I am deeply touched by many people who contributed through online payment system to help me reach out to these thousands of people through 8DA and TEDx. When the donations were pouring in, a part of me melted in humility because I wondered how would I ever repay back all these contributors? I realized that the only thing I could do was to make sure this money went to the best use possible. That this money touched and changed lives.

I am very sad as I write this blog post. Many of you must have read the trials of organising TEDx Shekhavati 2010. Somehow, I felt that this year wouldn’t be that tough but it has come as a sad surprise that this year is worse than the last. So far, the four venue choices I had for TEDx Shekhavati have been rejected by the owners. The place where I had held the event last year have also said they are ‘not interested’ in hosting TEDx Shekhavati this year. This only compounded my sadness because already, the work I had done through my 8-Day Academy (teaching Computers and starting a library) have met a brick wall too. My students are not allowed to use those facilities because I went against many people to organise TEDx Shekhavati.

I feel like I am pushed out of my own village. I had made-up my mind to move my work to another district in Rajasthan until my own people realize the value of progress. I was almost convinced that this was the best idea, until I received a message from a reporter who had visited children and teachers taught by me through 8DA. When she told me about my students, I wondered if I was abandoning them. The students never opposed me; they saw me as hope. I can’t back off, can I?

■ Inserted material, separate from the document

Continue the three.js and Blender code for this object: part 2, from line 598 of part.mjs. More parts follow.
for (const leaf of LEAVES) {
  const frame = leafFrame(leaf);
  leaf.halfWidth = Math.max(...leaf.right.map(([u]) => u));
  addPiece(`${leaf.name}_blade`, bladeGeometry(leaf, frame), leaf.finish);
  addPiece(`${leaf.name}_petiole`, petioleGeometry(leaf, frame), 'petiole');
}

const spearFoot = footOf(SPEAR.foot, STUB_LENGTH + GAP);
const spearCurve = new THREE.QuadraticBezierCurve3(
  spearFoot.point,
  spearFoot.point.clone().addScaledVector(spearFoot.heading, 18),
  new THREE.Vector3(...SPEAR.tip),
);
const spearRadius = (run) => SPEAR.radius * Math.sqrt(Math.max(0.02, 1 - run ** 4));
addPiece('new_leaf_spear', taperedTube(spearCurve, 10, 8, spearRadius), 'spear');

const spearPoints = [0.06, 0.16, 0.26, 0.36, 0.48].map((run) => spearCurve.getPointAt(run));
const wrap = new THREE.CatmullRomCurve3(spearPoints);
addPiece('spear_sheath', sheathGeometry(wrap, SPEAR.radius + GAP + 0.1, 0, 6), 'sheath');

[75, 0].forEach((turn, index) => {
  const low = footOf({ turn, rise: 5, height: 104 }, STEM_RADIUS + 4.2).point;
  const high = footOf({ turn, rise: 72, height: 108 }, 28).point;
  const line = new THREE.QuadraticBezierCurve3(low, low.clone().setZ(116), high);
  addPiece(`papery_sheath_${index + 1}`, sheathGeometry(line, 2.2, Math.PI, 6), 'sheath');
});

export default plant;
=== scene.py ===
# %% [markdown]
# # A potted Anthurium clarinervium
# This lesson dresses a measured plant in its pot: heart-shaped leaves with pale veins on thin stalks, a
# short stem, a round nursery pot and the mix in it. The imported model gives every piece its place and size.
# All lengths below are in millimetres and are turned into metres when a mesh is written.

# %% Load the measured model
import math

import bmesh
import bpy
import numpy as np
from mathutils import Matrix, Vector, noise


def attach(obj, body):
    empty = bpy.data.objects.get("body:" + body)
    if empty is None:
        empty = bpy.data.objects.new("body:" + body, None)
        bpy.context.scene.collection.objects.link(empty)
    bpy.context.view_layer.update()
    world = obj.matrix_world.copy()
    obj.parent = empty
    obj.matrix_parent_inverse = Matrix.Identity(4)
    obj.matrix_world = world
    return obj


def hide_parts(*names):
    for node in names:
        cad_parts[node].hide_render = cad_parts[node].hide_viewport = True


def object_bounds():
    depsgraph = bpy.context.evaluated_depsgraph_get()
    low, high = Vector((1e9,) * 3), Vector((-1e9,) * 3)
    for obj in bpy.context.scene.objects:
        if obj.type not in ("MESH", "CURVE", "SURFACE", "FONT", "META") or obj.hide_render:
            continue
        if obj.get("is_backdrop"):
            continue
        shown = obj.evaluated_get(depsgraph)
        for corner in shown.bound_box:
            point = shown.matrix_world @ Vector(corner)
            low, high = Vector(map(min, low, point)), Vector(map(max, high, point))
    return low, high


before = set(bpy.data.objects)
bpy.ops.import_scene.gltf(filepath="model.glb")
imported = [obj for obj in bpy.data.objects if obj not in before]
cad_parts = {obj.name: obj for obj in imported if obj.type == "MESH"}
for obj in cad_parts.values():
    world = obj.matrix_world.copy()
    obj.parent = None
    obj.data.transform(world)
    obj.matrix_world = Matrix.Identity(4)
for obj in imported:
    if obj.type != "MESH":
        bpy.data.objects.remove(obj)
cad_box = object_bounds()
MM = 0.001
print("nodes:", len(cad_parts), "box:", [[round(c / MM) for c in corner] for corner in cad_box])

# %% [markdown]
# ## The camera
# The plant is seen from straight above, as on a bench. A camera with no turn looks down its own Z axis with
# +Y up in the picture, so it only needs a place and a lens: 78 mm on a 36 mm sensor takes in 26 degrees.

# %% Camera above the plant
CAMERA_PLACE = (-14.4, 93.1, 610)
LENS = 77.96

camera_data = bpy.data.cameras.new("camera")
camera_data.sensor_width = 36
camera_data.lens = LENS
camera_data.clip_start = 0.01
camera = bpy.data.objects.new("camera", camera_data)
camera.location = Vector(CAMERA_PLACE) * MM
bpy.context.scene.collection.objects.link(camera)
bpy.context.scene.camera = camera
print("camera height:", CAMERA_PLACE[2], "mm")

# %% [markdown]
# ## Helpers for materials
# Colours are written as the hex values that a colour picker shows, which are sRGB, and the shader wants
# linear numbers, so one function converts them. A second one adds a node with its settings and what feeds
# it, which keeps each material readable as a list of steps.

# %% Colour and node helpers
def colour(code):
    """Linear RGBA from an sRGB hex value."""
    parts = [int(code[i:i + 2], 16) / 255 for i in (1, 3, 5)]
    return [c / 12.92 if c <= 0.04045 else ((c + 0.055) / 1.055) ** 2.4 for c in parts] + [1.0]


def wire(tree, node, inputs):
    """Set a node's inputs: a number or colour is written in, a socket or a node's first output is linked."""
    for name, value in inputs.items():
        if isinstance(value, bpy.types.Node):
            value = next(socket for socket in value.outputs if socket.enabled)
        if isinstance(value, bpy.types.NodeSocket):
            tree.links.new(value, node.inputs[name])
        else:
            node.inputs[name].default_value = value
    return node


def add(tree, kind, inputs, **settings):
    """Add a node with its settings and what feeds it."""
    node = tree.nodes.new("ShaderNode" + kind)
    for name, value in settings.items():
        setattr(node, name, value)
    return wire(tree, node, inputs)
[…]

And so today, when I got the phone call saying we have no venue and two weeks left for the event, I felt sad but decided that I cannot let this take over me.

Thank you for all your contributions. It makes one part of my struggle easier. I was wondering what does one say when a ‘thank you’ isn’t enough. I tweeted my questions and some replies said ‘Prayers’. I pray for all of you who help me and I promise to give it the best I can. I return your kindness with this.